Anderson would have been armed, as she was one of the rangers tasked with law enforcement, parks spokesman Kevin

Bacher said.

Troyer said she was shot before she had even got out of the vehicle.

Weapons in parks

The shooting renewed debate about a federal law that made it legal for people to take loaded weapons into national parks.

The 2010 law made possession of firearms subject to state gun laws.

Bill Wade, the outgoing chair of the Coalition of National Park Service Retirees, said Congress should be regretting its decision.

“The many congressmen and senators that voted for the legislation that allowed loaded weapons to be brought into the parks ought to be feeling pretty bad right now,” said Wade.

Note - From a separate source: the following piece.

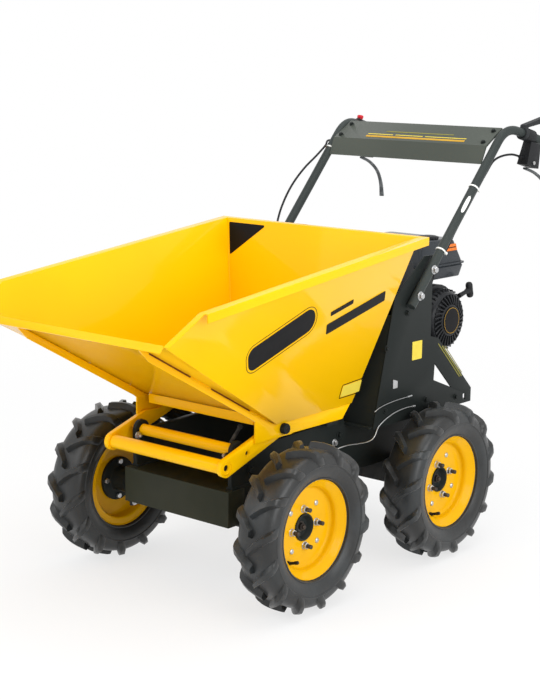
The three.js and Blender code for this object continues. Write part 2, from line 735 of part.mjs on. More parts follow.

Wade called Sunday’s fatal shooting a tragedy that could have been prevented. He hopes Congress will reconsider the law that took effect in early 2010, but doubts that will happen in today’s political climate.

Calls and emails to the National Rifle Association requesting comment were not immediately returned on Monday.

The NRA said media fears of gun violence in parks were unlikely to be realized, the NRA wrote in a statement about the law after it went into effect.

“The new law affects firearms possession, not use,” it said.

The group pushed for the law saying people have a right to defend themselves against park animals and other people.